Given data:
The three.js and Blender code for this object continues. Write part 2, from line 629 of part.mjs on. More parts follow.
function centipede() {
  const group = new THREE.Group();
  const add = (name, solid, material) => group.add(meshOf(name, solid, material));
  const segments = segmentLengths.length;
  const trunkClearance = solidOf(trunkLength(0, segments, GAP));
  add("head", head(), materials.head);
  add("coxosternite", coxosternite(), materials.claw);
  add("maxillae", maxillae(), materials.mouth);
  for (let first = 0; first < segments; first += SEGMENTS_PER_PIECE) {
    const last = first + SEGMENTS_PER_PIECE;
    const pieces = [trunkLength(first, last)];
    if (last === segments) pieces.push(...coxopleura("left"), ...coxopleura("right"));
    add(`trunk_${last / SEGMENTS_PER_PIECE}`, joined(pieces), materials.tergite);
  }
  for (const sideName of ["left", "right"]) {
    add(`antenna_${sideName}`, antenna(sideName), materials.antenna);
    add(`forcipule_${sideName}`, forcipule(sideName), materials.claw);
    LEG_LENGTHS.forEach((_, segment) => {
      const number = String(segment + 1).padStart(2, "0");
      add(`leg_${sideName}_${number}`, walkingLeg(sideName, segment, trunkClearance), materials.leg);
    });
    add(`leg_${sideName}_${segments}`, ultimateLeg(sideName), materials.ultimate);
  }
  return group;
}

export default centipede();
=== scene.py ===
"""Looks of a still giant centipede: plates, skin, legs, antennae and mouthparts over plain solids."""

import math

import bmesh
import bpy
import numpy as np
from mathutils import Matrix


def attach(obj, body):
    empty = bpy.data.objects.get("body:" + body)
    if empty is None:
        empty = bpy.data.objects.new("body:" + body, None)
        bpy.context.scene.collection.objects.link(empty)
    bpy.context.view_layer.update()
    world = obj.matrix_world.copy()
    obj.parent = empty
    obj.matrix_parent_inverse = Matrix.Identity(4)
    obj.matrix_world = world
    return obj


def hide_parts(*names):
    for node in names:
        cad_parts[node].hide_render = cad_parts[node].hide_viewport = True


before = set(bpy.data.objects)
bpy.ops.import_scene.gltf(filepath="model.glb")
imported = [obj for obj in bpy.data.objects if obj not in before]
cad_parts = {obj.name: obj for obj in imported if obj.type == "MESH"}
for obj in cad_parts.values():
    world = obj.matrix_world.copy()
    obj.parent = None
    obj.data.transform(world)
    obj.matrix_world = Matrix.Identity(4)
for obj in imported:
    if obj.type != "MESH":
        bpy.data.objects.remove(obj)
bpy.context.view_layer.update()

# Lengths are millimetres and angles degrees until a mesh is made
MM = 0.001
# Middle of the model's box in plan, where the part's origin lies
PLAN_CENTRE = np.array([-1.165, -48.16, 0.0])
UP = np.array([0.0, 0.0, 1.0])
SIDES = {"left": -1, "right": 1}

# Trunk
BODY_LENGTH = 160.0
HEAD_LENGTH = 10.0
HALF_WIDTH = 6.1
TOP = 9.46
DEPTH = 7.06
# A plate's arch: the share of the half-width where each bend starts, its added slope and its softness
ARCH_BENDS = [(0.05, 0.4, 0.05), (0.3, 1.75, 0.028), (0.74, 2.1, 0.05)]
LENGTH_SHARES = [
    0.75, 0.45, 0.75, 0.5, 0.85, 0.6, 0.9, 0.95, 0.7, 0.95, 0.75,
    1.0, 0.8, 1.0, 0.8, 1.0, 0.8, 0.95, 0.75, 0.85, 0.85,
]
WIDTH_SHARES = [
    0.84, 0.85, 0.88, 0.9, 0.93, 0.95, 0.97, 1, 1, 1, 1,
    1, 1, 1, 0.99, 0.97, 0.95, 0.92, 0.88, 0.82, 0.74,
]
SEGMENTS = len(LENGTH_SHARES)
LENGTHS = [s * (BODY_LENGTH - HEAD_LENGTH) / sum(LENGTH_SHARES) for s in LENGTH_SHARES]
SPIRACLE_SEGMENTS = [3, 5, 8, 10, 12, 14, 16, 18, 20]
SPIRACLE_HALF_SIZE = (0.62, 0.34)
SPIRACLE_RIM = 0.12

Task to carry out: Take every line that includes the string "context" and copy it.

Result of this task:
        bpy.context.scene.collection.objects.link(empty)
    bpy.context.view_layer.update()
bpy.context.view_layer.update()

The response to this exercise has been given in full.